Natuka shares that dramatic vision with the solitary Italian, which is enhanced in the mannerist vocation of stylising shapes until they are deformed, but in a distant, cold way by this young lady. 

There is a piece by Giacometti (Woman on cart) specifically reminiscent of the solutions provided by the pieces we are presenting here. The same occurs with Water, by Richier, whose expressive feet evoke the shape of those by Natuka.

That coldness we mentioned is more evident in other works by Natuka Honrubia that remain for the time being in her studio. But the coldness is only in appearance, taken from her veneration of Susana Solano, which on the other hand hides a turbulent world of suffering and ruthless symbols (coffins loaded with daily objects, carts carrying monolyths with images recorded from sad memory...).

But it is precisely when she abandons that register in favour of solutions that are not so finished but more irregular (which also make her comparable to Rebecca Horn), and above all more delicate, when Natuka Honrubia brings down all of our defences and travels around our emotions.

That is where the aforementioned Melloti’s strengths resound, from which Natuka unwittingly again takes up the primal, stylised treatment of metal to compose surrealised shapes that evoke sensations packed with great emotion.

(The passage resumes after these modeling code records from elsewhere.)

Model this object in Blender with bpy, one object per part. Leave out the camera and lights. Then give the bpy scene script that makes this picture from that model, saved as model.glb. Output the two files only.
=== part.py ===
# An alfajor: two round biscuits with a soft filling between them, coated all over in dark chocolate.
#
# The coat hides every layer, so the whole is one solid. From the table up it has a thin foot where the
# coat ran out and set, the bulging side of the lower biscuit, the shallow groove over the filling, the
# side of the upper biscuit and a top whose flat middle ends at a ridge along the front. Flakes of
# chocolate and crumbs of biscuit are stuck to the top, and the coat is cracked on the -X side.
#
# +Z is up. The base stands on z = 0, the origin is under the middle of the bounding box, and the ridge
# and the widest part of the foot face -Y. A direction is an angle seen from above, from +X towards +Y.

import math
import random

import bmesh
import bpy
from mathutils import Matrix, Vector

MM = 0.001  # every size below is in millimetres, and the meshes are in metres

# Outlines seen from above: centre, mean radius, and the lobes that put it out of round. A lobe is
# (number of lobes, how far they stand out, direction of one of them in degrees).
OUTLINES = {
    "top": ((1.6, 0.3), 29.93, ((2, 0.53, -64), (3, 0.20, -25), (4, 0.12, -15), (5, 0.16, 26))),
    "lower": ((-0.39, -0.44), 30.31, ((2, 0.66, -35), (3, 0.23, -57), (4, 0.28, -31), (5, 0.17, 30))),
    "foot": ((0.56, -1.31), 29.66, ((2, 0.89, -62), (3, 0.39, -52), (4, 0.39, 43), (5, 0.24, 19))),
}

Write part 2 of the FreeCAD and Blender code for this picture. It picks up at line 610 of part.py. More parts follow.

There are two pieces presented in Alfafar that are full of mystery, at once totemic yet weak, where human physicality is clear as in the feet and evoked through a minimalist mattress, melting into a completely invisible whole with humanised architectures such as uteruses constructed with a moving fragility, halted or simulating movement or else making it impossible like in those wheels, one of whose axles is moving in the opposite direction.

It is a world of her own, mined with suggestions and with an extreme sensibility, and which explores old paths of modern sculpture in a fertile labour of rewriting which in some way is firmly marked by the art of the 80s and 90s as opposed to the novelty fair that an anguished attempt has been made to consolidate in contemporary plastic art.